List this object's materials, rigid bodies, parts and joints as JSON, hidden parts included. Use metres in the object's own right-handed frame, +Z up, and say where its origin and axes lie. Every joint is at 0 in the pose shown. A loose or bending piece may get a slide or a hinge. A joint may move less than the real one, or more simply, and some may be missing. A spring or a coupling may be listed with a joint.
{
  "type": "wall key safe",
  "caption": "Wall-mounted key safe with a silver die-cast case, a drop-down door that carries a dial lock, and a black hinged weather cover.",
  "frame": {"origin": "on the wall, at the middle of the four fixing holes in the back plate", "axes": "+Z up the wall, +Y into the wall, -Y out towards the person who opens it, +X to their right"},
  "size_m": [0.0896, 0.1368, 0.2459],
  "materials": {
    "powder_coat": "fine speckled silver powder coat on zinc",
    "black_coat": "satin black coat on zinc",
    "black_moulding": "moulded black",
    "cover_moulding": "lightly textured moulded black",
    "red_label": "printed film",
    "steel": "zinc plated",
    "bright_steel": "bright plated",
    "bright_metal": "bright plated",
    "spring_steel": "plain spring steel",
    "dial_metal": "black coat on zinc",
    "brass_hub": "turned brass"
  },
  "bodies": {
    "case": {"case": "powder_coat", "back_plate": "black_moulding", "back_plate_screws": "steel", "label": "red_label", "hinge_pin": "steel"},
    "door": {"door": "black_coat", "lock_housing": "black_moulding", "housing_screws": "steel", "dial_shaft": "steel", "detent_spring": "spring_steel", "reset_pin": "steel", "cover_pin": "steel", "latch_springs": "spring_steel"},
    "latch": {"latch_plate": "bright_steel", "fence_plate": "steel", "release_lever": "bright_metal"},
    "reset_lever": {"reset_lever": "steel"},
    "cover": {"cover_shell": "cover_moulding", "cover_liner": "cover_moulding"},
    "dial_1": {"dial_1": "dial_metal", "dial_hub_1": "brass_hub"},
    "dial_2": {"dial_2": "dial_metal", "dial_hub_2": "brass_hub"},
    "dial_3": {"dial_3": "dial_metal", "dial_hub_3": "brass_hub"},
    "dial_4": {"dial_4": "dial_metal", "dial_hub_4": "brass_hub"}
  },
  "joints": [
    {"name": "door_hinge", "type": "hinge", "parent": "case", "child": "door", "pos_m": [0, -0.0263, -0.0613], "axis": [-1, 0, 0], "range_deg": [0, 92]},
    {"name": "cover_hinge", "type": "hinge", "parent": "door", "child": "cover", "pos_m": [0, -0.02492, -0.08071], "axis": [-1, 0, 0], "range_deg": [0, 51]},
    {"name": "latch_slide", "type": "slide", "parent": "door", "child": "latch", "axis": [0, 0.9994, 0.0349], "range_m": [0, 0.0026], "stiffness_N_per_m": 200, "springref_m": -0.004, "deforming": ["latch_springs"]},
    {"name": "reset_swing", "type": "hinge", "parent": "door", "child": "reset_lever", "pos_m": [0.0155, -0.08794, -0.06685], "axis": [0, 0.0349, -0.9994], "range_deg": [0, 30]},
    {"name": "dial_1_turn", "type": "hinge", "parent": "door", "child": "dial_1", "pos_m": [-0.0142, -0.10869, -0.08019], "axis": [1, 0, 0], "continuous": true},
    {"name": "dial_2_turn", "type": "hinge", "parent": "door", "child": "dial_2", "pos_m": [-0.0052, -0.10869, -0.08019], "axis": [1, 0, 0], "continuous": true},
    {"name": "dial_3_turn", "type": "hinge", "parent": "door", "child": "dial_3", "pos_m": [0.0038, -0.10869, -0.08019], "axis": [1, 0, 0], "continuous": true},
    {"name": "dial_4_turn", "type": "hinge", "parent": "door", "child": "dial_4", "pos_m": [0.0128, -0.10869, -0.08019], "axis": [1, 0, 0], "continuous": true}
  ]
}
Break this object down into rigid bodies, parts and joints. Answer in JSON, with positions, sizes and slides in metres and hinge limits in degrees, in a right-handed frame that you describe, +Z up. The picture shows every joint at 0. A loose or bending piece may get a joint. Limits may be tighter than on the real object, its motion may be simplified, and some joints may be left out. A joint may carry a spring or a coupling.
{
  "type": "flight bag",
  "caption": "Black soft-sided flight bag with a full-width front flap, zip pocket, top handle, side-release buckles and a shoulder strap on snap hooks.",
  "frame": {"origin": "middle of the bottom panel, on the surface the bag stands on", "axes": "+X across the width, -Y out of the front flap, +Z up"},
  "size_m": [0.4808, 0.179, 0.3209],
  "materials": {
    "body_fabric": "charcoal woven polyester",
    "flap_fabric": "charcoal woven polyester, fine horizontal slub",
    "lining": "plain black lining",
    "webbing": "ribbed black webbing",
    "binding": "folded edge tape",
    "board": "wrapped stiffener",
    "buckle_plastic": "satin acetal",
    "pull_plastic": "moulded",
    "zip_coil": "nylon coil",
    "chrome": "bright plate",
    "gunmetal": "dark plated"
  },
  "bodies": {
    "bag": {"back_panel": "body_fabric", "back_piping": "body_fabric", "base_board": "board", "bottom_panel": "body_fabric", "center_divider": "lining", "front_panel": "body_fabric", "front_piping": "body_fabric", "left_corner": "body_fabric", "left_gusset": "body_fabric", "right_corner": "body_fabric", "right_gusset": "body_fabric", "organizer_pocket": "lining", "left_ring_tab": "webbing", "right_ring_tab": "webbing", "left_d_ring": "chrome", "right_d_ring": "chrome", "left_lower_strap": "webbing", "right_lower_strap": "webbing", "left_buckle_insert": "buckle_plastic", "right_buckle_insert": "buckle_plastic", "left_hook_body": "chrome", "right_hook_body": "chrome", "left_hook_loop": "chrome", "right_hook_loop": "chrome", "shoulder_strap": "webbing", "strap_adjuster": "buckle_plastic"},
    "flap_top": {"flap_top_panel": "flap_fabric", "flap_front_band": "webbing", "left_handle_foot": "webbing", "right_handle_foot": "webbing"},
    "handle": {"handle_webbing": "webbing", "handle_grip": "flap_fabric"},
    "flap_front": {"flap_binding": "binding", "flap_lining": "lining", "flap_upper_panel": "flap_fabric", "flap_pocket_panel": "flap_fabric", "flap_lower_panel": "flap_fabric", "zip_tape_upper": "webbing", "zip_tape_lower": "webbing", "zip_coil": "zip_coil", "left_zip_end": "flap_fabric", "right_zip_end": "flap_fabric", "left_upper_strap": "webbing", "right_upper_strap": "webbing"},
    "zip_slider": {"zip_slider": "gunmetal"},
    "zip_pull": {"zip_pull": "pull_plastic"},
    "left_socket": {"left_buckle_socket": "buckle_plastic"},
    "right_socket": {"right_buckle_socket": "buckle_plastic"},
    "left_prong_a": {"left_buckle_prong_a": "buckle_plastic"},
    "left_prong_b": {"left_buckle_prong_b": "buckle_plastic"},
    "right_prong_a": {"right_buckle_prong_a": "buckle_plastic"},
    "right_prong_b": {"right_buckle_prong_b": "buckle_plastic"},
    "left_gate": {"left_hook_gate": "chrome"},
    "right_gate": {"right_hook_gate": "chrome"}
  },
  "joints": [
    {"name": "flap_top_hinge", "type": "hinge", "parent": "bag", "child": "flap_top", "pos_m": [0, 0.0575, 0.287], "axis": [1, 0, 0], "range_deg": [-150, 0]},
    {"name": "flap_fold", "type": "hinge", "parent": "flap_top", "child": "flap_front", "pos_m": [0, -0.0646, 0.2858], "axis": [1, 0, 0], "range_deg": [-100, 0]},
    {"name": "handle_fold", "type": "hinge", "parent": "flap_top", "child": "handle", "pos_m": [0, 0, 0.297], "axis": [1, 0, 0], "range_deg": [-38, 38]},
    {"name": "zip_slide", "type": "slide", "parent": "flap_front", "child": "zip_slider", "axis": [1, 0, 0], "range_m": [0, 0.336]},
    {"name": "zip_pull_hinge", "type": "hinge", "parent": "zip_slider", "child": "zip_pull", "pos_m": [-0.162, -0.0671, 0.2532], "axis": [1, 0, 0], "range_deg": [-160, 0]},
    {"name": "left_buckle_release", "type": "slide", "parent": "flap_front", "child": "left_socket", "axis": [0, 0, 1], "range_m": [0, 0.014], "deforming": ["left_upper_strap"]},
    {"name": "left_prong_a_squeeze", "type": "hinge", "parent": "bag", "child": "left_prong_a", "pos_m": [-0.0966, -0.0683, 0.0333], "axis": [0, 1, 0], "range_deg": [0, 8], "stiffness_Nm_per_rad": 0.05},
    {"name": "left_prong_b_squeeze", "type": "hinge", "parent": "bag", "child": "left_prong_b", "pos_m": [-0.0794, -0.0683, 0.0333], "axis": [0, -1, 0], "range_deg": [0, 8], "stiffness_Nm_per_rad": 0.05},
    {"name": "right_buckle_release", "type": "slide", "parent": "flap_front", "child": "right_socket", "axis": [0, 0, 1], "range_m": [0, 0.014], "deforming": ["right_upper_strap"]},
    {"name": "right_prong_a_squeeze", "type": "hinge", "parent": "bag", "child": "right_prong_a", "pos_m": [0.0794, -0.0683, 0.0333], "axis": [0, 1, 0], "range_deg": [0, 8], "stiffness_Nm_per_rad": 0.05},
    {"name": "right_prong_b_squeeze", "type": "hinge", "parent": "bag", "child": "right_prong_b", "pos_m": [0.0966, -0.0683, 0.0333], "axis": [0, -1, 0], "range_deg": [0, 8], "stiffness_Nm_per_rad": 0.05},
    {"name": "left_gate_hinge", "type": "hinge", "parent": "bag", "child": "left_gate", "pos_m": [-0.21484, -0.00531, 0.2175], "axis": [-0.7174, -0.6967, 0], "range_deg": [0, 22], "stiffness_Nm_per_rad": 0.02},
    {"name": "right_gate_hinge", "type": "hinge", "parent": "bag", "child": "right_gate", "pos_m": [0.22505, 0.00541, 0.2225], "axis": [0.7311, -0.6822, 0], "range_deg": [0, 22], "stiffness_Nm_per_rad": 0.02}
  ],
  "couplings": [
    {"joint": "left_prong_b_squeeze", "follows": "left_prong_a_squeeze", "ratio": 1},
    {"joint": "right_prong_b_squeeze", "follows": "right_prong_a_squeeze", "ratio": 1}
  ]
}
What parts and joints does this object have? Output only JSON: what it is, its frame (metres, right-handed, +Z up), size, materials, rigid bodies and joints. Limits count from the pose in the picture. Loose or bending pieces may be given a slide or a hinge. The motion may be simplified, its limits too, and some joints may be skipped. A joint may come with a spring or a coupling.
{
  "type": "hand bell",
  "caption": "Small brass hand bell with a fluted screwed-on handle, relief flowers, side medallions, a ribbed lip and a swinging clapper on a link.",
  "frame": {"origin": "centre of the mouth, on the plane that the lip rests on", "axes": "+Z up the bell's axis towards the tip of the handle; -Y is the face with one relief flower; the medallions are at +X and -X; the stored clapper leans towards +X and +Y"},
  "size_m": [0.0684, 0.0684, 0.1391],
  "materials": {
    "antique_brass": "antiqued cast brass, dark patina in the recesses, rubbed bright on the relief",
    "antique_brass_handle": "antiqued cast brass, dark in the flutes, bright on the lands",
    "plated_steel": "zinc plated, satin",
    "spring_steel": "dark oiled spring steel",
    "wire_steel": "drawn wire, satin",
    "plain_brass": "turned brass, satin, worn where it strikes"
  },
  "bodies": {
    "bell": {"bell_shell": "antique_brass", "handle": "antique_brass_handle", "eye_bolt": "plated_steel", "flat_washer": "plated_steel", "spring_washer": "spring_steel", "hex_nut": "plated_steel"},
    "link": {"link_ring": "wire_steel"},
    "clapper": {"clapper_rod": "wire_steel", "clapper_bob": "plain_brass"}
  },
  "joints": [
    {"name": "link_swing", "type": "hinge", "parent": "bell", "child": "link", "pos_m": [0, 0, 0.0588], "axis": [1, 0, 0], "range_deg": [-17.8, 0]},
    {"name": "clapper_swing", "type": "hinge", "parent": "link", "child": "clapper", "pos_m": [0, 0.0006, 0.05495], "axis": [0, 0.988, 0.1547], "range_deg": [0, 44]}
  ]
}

The task.
Return every line above in which the string "picture" occurs.

The reply.
Break this object down into rigid bodies, parts and joints. Answer in JSON, with positions, sizes and slides in metres and hinge limits in degrees, in a right-handed frame that you describe, +Z up. The picture shows every joint at 0. A loose or bending piece may get a joint. Limits may be tighter than on the real object, its motion may be simplified, and some joints may be left out. A joint may carry a spring or a coupling.
What parts and joints does this object have? Output only JSON: what it is, its frame (metres, right-handed, +Z up), size, materials, rigid bodies and joints. Limits count from the pose in the picture. Loose or bending pieces may be given a slide or a hinge. The motion may be simplified, its limits too, and some joints may be skipped. A joint may come with a spring or a coupling.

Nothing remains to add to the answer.